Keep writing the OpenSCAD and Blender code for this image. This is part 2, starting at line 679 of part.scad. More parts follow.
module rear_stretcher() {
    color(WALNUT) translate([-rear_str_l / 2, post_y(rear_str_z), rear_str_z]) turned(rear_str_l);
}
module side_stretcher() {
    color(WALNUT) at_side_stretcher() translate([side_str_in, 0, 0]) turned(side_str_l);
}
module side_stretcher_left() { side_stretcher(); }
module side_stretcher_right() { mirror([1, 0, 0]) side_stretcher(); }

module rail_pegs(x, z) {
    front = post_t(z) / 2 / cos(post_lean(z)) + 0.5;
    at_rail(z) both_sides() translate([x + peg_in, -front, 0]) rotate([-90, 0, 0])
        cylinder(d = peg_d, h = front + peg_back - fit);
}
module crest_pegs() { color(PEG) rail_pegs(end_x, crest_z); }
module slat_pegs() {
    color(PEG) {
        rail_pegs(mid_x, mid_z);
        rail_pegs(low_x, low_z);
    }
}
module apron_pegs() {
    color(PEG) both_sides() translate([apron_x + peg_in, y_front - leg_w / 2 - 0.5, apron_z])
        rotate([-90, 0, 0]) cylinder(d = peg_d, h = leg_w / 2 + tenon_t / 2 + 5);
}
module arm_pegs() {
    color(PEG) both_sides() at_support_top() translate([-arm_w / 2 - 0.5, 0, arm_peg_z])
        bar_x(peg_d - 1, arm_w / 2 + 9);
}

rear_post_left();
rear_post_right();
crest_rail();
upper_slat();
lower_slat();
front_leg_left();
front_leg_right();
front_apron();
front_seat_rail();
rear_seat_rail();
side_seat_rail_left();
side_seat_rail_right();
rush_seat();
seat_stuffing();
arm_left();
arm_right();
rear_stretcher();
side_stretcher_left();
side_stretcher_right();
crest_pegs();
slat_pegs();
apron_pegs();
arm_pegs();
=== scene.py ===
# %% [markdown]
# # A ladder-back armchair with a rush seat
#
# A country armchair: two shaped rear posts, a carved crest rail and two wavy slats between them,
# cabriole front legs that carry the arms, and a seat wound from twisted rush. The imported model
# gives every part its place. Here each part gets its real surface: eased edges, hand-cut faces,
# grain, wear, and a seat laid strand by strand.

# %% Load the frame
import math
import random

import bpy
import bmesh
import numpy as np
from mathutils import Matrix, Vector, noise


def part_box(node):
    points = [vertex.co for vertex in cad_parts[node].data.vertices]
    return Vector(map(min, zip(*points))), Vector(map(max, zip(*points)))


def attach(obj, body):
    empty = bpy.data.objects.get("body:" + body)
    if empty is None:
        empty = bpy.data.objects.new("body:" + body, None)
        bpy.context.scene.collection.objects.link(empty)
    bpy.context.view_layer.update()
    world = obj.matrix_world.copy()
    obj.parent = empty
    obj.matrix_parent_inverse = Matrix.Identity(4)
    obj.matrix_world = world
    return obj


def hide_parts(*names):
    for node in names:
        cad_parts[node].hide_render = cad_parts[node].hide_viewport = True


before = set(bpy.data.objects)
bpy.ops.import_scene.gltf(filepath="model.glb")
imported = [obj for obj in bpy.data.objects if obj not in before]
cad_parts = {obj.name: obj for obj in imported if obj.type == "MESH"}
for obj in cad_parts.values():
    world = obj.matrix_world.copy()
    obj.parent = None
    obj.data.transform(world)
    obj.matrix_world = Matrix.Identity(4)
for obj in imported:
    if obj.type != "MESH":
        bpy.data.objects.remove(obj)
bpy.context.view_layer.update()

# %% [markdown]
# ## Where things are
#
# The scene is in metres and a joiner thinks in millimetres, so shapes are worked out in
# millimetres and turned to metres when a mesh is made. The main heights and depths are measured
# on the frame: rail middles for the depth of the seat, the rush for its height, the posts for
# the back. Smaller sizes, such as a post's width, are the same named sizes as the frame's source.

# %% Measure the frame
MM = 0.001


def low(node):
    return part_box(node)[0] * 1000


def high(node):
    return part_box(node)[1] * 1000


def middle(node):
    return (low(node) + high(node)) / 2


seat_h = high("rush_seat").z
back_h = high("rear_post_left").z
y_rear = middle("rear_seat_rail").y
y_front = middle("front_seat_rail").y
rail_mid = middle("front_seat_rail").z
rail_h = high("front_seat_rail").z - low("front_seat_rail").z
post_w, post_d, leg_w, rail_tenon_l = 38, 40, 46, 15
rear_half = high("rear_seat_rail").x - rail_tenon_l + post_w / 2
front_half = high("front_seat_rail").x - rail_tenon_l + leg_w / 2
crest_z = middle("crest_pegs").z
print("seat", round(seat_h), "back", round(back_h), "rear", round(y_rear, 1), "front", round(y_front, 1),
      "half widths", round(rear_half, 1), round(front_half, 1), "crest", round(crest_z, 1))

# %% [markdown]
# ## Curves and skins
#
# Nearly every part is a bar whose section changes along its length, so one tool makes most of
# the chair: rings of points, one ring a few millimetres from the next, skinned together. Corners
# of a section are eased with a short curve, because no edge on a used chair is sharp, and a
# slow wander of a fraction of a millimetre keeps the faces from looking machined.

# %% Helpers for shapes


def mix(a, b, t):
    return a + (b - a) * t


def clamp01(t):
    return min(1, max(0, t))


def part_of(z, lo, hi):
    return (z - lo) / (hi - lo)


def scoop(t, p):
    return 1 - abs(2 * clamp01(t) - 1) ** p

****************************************

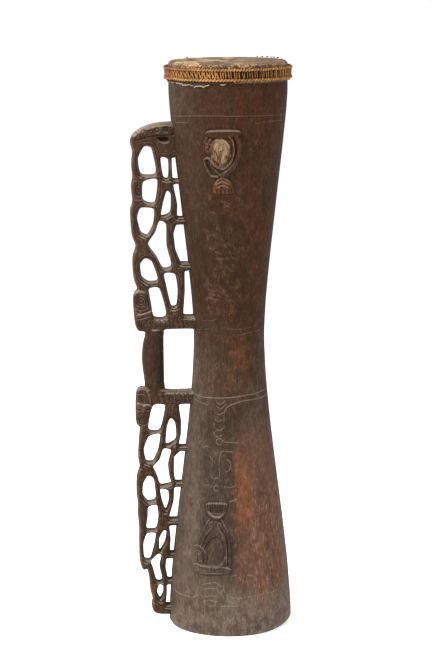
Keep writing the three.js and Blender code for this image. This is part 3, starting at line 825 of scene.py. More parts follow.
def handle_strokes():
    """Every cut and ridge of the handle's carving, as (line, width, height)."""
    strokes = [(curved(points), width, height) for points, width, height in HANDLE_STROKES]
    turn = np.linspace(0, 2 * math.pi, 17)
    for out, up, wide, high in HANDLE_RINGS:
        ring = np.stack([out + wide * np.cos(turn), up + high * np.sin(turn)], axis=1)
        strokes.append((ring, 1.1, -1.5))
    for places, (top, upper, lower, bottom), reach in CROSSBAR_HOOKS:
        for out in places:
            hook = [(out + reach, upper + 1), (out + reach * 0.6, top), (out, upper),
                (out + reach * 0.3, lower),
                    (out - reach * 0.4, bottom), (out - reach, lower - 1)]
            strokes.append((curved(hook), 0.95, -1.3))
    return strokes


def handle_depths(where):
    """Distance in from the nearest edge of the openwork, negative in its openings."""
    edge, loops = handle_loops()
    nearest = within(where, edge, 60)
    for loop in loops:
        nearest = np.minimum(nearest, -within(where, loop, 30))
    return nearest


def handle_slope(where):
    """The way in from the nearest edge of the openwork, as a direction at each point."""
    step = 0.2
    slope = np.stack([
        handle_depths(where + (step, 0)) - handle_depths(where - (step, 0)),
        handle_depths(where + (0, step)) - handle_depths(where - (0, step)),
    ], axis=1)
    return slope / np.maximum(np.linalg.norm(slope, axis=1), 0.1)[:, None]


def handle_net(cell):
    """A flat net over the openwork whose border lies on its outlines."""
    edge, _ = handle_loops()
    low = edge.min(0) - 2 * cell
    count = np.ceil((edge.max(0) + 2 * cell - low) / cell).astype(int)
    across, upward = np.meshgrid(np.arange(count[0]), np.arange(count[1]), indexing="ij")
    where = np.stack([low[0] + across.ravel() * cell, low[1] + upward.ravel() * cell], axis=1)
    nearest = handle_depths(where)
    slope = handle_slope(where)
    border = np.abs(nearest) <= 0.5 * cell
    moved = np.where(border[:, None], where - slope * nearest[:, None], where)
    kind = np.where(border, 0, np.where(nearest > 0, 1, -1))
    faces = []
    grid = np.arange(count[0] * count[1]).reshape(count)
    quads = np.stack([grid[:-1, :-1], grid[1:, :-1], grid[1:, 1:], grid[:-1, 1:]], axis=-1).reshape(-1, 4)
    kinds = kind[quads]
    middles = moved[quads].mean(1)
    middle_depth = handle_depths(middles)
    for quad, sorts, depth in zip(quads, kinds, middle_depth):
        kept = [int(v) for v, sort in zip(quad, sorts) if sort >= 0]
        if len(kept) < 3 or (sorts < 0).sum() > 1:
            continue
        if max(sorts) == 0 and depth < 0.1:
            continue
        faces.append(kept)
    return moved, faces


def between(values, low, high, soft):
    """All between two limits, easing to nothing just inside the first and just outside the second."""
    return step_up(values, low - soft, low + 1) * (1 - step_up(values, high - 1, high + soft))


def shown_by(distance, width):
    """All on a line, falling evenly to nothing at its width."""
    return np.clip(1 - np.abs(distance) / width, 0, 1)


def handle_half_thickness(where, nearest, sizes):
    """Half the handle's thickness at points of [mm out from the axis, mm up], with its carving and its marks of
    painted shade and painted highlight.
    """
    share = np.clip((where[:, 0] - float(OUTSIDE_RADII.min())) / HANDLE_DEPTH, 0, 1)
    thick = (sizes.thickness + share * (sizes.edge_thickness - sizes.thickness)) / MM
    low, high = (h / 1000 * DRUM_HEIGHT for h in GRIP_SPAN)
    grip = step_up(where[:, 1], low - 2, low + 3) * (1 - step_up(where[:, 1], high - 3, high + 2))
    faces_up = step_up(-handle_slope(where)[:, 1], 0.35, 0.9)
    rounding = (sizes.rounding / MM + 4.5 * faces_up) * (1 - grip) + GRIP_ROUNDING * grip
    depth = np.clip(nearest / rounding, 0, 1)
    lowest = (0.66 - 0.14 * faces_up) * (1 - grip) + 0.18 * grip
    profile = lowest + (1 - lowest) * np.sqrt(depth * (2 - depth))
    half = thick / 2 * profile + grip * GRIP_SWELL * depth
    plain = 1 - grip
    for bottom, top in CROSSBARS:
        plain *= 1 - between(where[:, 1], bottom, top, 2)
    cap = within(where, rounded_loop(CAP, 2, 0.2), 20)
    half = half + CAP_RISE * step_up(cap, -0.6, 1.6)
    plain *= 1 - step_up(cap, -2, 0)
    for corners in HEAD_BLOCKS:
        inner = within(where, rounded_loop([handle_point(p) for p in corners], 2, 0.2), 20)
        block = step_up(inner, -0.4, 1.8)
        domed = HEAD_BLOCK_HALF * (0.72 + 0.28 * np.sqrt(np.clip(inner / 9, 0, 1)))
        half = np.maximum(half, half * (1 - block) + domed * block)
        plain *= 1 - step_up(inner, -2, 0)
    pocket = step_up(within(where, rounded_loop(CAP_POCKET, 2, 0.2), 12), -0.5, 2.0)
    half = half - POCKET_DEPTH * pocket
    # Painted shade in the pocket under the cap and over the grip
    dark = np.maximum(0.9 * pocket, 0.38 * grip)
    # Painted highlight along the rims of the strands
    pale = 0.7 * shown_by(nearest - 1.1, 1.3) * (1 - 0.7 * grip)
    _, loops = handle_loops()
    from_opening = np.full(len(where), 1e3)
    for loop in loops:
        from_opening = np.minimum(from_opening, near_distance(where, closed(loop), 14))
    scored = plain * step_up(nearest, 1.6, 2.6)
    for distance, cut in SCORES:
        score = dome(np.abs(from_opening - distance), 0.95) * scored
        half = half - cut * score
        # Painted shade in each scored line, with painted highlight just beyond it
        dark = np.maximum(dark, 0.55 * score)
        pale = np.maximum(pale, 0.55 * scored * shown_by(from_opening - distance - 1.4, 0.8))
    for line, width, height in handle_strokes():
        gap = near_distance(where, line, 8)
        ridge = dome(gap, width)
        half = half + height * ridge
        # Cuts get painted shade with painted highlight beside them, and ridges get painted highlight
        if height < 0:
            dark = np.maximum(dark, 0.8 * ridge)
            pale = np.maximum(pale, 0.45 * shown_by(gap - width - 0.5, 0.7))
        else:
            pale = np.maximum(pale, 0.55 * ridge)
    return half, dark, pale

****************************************

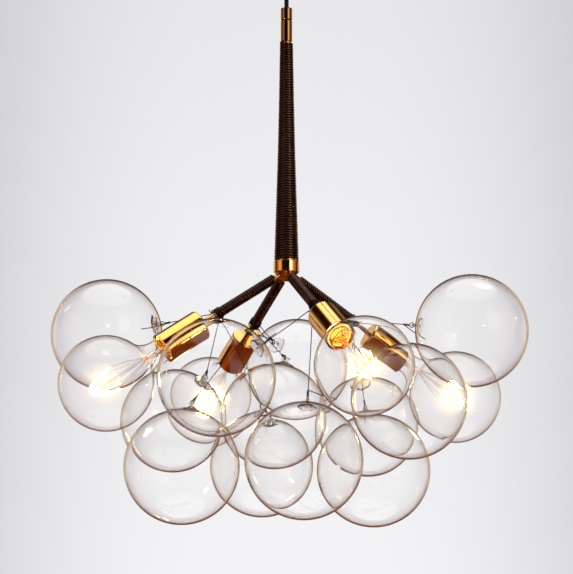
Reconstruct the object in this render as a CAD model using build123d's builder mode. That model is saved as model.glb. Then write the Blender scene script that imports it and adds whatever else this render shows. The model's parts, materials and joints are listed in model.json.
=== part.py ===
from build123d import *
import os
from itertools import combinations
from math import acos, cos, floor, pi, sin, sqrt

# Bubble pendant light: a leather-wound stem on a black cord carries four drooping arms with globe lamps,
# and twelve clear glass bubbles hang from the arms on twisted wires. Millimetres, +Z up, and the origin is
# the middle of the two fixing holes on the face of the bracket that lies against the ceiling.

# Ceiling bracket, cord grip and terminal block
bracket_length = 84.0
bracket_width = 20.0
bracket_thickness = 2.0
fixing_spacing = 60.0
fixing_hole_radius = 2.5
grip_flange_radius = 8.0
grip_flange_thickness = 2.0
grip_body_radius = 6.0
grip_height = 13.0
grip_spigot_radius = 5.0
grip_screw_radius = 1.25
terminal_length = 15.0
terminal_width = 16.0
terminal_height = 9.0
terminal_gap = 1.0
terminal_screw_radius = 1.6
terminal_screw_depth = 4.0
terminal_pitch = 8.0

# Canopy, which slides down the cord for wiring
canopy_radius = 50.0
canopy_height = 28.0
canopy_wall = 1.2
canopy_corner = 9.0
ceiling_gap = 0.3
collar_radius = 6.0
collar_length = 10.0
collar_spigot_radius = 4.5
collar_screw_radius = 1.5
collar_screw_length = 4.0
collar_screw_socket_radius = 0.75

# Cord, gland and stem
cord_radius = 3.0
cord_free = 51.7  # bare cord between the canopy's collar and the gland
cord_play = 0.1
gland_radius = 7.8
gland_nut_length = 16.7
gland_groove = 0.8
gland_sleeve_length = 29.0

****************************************

• **Exercise task**
Can you repeat, word for word, every line above from the one containing "cad_parts[node].hide_render = cad_parts[node].hide_viewport" down to the one containing "return (low(node) + high(node)) / 2", including both?

• **Final answer**
        cad_parts[node].hide_render = cad_parts[node].hide_viewport = True


before = set(bpy.data.objects)
bpy.ops.import_scene.gltf(filepath="model.glb")
imported = [obj for obj in bpy.data.objects if obj not in before]
cad_parts = {obj.name: obj for obj in imported if obj.type == "MESH"}
for obj in cad_parts.values():
    world = obj.matrix_world.copy()
    obj.parent = None
    obj.data.transform(world)
    obj.matrix_world = Matrix.Identity(4)
for obj in imported:
    if obj.type != "MESH":
        bpy.data.objects.remove(obj)
bpy.context.view_layer.update()

# %% [markdown]
# ## Where things are
#
# The scene is in metres and a joiner thinks in millimetres, so shapes are worked out in
# millimetres and turned to metres when a mesh is made. The main heights and depths are measured
# on the frame: rail middles for the depth of the seat, the rush for its height, the posts for
# the back. Smaller sizes, such as a post's width, are the same named sizes as the frame's source.

# %% Measure the frame
MM = 0.001


def low(node):
    return part_box(node)[0] * 1000


def high(node):
    return part_box(node)[1] * 1000


def middle(node):
    return (low(node) + high(node)) / 2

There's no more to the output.